I love the look of this new wall.
Thank you, Jean. So do I! I knew there would be a big change from the ‘before,’ but I wasn’t prepared for how big a change it is.
All those blowsy plantings look fine to me–but then, my garden style is pretty blowsy to begin with. Maybe if I saw the new and the old together I would see that it calls out for new planting. As for its name, why not call it the Entry Garden?
I’m making a list of names, Kathy, and hope to have lots of ideas to consider. The blowsy plantings — I like them, sort of, but they don’t suit the new wall. I’ll try to post a photo showing both parts but it’s hard to get a true idea without being there. The wall makes a big statement.
I wish I had something fabulous to say but I don’t think I do since I prefer loose, cottagey, woo hoo – everyone in the pool – kind of plantings. But maybe if you added some conifers with bluish needles it might highlight the blue in the stone as well as give you the structure you like. Panicum ‘Shenandoah’ would be pretty, too, and would contrast with the stiffness of the conifers. Japanese forest grass would be beautiful here, too. I think some pale pink tall phlox paniculata would be be very pretty and soft but also tall and strong. I think a big bosomy gal of a plant would be a good contrast to the more masculine shrubs.

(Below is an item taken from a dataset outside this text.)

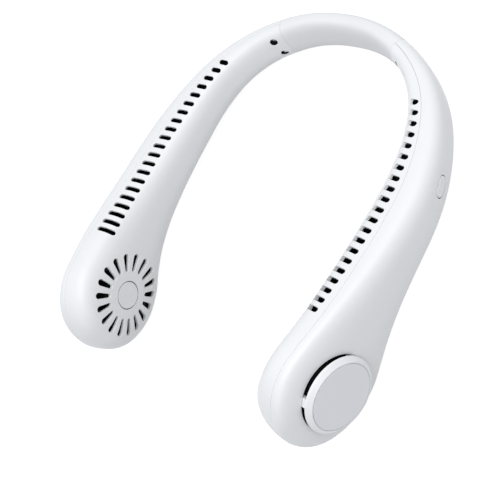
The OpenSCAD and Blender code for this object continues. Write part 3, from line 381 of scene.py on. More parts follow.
def shell_sheets(side):
    """Sheets of one half shell: skin, inner skin, the two seams and the arm's end."""
    end = 1 + (ARM_RUN - HEAD_RADIUS) / RING_STEP
    w = np.r_[np.arange(NOSE_RINGS) / NOSE_RINGS, np.linspace(1, end, ARM_RINGS)[:-1],
              end - BREAK_WIDE[::-1] / RING_STEP]
    w = np.unique(w)[:, None]
    run = ring_run(w)
    edge = (BREAK_WIDE + SEAM_GAP) / np.maximum(half_depth(run, side), EDGE_DEPTH)
    edge = np.minimum(edge, EDGE_ANGLES)
    spread = np.linspace(0, 1, SIDE_COLUMNS)[1:-1]
    last = edge[:, -1:]
    angle = np.hstack([edge, last + (np.pi - 2 * last) * spread, np.pi - edge[:, ::-1]]) * side
    normals = skin_normals(w, angle)
    tip = beside(0, 0, 0) - beside(1, 0, 0)
    normals[0] = tip
    seamward = unit(skin(run, angle - NUDGE * side) - skin(run, angle + NUDGE * side))
    lean, deep = np.zeros(angle.shape), np.zeros(angle.shape)
    lean[:, :3], lean[:, -3:] = BREAK_LEAN, -BREAK_LEAN[::-1]
    deep[:, :3], deep[:, -3:] = BREAK_DEEP, BREAK_DEEP[::-1]
    endward = unit(skin(run + 1, angle) - skin(run - 1, angle))
    end_lean = np.zeros(w.shape)
    end_lean[-3:, 0] = BREAK_LEAN[::-1] * END_SHARE
    deep[-3:] = np.maximum(deep[-3:], BREAK_DEEP[::-1, None] * END_SHARE)
    deep *= np.minimum(1, run / TIP_RUN)
    points = skin(run, angle) - normals * deep[..., None]
    lean *= run > TIP_RUN
    normals = unit(normals + seamward * lean[..., None] + endward * end_lean[..., None])
    inside = skin(ring_run(w, WALL), angle, WALL)
    inside_normals = -skin_normals(w, angle, WALL)
    inside_normals[0] = -tip
    turn = turn_at(run[:, 0])
    neckward = -side * np.stack([np.cos(turn), -np.sin(turn), 0 * turn], axis=-1)[:, None]
    seams = [(np.stack([points[:, j], inside[:, j]], axis=1), neckward) for j in (0, -1)]
    finish = beside(ARM_RUN + 0.5, 0, 0) - beside(ARM_RUN - 0.5, 0, 0)
    rim = (np.stack([points[-1], inside[-1]]), finish)
    return [(points, normals), (inside, inside_normals), *seams, rim]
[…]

Thanks, Tammy. I like the idea of using Panicum ‘Shenandoah’ for a couple of reasons. It has wonderful colour, my grandparents’ farm was in the Shenandoah Valley and I’m using it already in the area just across the driveway from the Cascade. I agree, some blue-toned plants will highlight the blue in the stone wall. Leymus arenarius is there now, and it is bluer than I like, plus it isn’t growing well, so I think it will find a home somewhere else. If I use masculine shrubs, I’ll be sure to add some bosomy gal plants to keep them company. Might even help the plants to reproduce.